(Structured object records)
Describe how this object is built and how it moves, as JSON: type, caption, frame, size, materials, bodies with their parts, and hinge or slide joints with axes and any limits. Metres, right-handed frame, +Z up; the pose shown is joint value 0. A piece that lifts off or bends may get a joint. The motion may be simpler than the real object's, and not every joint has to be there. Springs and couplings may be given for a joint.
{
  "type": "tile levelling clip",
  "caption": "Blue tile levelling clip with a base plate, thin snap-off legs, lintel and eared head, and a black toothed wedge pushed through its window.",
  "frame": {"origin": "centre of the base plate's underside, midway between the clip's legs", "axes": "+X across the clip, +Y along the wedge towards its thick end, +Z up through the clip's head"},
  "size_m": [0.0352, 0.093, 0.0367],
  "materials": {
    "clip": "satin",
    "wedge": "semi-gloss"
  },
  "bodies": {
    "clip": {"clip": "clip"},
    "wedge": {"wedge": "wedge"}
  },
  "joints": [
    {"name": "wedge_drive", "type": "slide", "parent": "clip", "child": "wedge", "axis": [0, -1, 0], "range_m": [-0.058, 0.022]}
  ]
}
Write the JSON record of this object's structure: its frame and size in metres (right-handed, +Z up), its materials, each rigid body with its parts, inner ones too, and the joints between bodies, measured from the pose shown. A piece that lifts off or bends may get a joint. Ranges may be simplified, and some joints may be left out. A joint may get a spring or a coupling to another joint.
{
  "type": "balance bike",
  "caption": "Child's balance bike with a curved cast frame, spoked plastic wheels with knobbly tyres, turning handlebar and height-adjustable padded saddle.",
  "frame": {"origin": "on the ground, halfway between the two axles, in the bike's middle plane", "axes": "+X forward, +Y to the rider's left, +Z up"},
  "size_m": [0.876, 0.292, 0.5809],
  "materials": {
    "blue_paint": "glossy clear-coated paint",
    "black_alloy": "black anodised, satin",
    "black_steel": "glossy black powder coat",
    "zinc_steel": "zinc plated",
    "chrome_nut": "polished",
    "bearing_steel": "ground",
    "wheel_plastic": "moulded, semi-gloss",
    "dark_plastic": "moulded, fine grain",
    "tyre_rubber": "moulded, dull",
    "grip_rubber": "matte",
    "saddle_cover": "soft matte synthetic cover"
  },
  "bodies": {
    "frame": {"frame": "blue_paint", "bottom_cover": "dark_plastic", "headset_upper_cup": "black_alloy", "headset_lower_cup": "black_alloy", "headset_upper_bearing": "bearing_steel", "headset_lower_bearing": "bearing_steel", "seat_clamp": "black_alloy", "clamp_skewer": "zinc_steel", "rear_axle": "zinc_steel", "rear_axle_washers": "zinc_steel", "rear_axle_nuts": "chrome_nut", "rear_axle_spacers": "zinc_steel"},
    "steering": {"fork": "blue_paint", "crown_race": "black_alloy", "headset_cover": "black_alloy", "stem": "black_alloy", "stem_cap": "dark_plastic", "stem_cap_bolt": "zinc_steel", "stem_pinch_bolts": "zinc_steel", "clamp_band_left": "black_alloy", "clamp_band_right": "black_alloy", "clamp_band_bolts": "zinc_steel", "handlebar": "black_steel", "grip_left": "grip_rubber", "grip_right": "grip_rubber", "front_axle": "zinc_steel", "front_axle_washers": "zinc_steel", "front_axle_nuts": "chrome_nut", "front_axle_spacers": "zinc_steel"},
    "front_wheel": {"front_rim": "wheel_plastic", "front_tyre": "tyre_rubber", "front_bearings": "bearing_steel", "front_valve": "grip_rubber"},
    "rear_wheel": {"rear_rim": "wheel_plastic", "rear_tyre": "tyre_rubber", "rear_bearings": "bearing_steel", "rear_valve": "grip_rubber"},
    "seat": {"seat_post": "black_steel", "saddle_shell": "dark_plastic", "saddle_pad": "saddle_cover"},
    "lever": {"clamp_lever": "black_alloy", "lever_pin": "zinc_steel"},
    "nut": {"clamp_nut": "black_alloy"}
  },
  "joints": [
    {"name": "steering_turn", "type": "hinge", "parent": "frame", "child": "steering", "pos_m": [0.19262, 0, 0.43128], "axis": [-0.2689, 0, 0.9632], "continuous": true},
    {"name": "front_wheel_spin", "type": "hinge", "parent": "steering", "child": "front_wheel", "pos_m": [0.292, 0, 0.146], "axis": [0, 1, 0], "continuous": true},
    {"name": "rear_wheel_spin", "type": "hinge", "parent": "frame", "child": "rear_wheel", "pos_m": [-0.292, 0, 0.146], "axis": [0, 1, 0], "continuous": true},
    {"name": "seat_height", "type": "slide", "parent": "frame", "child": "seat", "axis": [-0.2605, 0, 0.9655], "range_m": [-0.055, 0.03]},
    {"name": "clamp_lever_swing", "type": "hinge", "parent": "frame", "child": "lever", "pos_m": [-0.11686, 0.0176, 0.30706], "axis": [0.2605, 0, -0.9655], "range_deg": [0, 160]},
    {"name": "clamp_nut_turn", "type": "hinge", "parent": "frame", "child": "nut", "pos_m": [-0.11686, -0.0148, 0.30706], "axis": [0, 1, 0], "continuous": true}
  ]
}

WRITTEN PROBLEM - Set all of the records down again, exactly as they stand.

RESULT BELOW -
Describe how this object is built and how it moves, as JSON: type, caption, frame, size, materials, bodies with their parts, and hinge or slide joints with axes and any limits. Metres, right-handed frame, +Z up; the pose shown is joint value 0. A piece that lifts off or bends may get a joint. The motion may be simpler than the real object's, and not every joint has to be there. Springs and couplings may be given for a joint.
{
  "type": "tile levelling clip",
  "caption": "Blue tile levelling clip with a base plate, thin snap-off legs, lintel and eared head, and a black toothed wedge pushed through its window.",
  "frame": {"origin": "centre of the base plate's underside, midway between the clip's legs", "axes": "+X across the clip, +Y along the wedge towards its thick end, +Z up through the clip's head"},
  "size_m": [0.0352, 0.093, 0.0367],
  "materials": {
    "clip": "satin",
    "wedge": "semi-gloss"
  },
  "bodies": {
    "clip": {"clip": "clip"},
    "wedge": {"wedge": "wedge"}
  },
  "joints": [
    {"name": "wedge_drive", "type": "slide", "parent": "clip", "child": "wedge", "axis": [0, -1, 0], "range_m": [-0.058, 0.022]}
  ]
}
Write the JSON record of this object's structure: its frame and size in metres (right-handed, +Z up), its materials, each rigid body with its parts, inner ones too, and the joints between bodies, measured from the pose shown. A piece that lifts off or bends may get a joint. Ranges may be simplified, and some joints may be left out. A joint may get a spring or a coupling to another joint.
{
  "type": "balance bike",
  "caption": "Child's balance bike with a curved cast frame, spoked plastic wheels with knobbly tyres, turning handlebar and height-adjustable padded saddle.",
  "frame": {"origin": "on the ground, halfway between the two axles, in the bike's middle plane", "axes": "+X forward, +Y to the rider's left, +Z up"},
  "size_m": [0.876, 0.292, 0.5809],
  "materials": {
    "blue_paint": "glossy clear-coated paint",
    "black_alloy": "black anodised, satin",
    "black_steel": "glossy black powder coat",
    "zinc_steel": "zinc plated",
    "chrome_nut": "polished",
    "bearing_steel": "ground",
    "wheel_plastic": "moulded, semi-gloss",
    "dark_plastic": "moulded, fine grain",
    "tyre_rubber": "moulded, dull",
    "grip_rubber": "matte",
    "saddle_cover": "soft matte synthetic cover"
  },
  "bodies": {
    "frame": {"frame": "blue_paint", "bottom_cover": "dark_plastic", "headset_upper_cup": "black_alloy", "headset_lower_cup": "black_alloy", "headset_upper_bearing": "bearing_steel", "headset_lower_bearing": "bearing_steel", "seat_clamp": "black_alloy", "clamp_skewer": "zinc_steel", "rear_axle": "zinc_steel", "rear_axle_washers": "zinc_steel", "rear_axle_nuts": "chrome_nut", "rear_axle_spacers": "zinc_steel"},
    "steering": {"fork": "blue_paint", "crown_race": "black_alloy", "headset_cover": "black_alloy", "stem": "black_alloy", "stem_cap": "dark_plastic", "stem_cap_bolt": "zinc_steel", "stem_pinch_bolts": "zinc_steel", "clamp_band_left": "black_alloy", "clamp_band_right": "black_alloy", "clamp_band_bolts": "zinc_steel", "handlebar": "black_steel", "grip_left": "grip_rubber", "grip_right": "grip_rubber", "front_axle": "zinc_steel", "front_axle_washers": "zinc_steel", "front_axle_nuts": "chrome_nut", "front_axle_spacers": "zinc_steel"},
    "front_wheel": {"front_rim": "wheel_plastic", "front_tyre": "tyre_rubber", "front_bearings": "bearing_steel", "front_valve": "grip_rubber"},
    "rear_wheel": {"rear_rim": "wheel_plastic", "rear_tyre": "tyre_rubber", "rear_bearings": "bearing_steel", "rear_valve": "grip_rubber"},
    "seat": {"seat_post": "black_steel", "saddle_shell": "dark_plastic", "saddle_pad": "saddle_cover"},
    "lever": {"clamp_lever": "black_alloy", "lever_pin": "zinc_steel"},
    "nut": {"clamp_nut": "black_alloy"}
  },
  "joints": [
    {"name": "steering_turn", "type": "hinge", "parent": "frame", "child": "steering", "pos_m": [0.19262, 0, 0.43128], "axis": [-0.2689, 0, 0.9632], "continuous": true},
    {"name": "front_wheel_spin", "type": "hinge", "parent": "steering", "child": "front_wheel", "pos_m": [0.292, 0, 0.146], "axis": [0, 1, 0], "continuous": true},
    {"name": "rear_wheel_spin", "type": "hinge", "parent": "frame", "child": "rear_wheel", "pos_m": [-0.292, 0, 0.146], "axis": [0, 1, 0], "continuous": true},
    {"name": "seat_height", "type": "slide", "parent": "frame", "child": "seat", "axis": [-0.2605, 0, 0.9655], "range_m": [-0.055, 0.03]},
    {"name": "clamp_lever_swing", "type": "hinge", "parent": "frame", "child": "lever", "pos_m": [-0.11686, 0.0176, 0.30706], "axis": [0.2605, 0, -0.9655], "range_deg": [0, 160]},
    {"name": "clamp_nut_turn", "type": "hinge", "parent": "frame", "child": "nut", "pos_m": [-0.11686, -0.0148, 0.30706], "axis": [0, 1, 0], "continuous": true}
  ]
}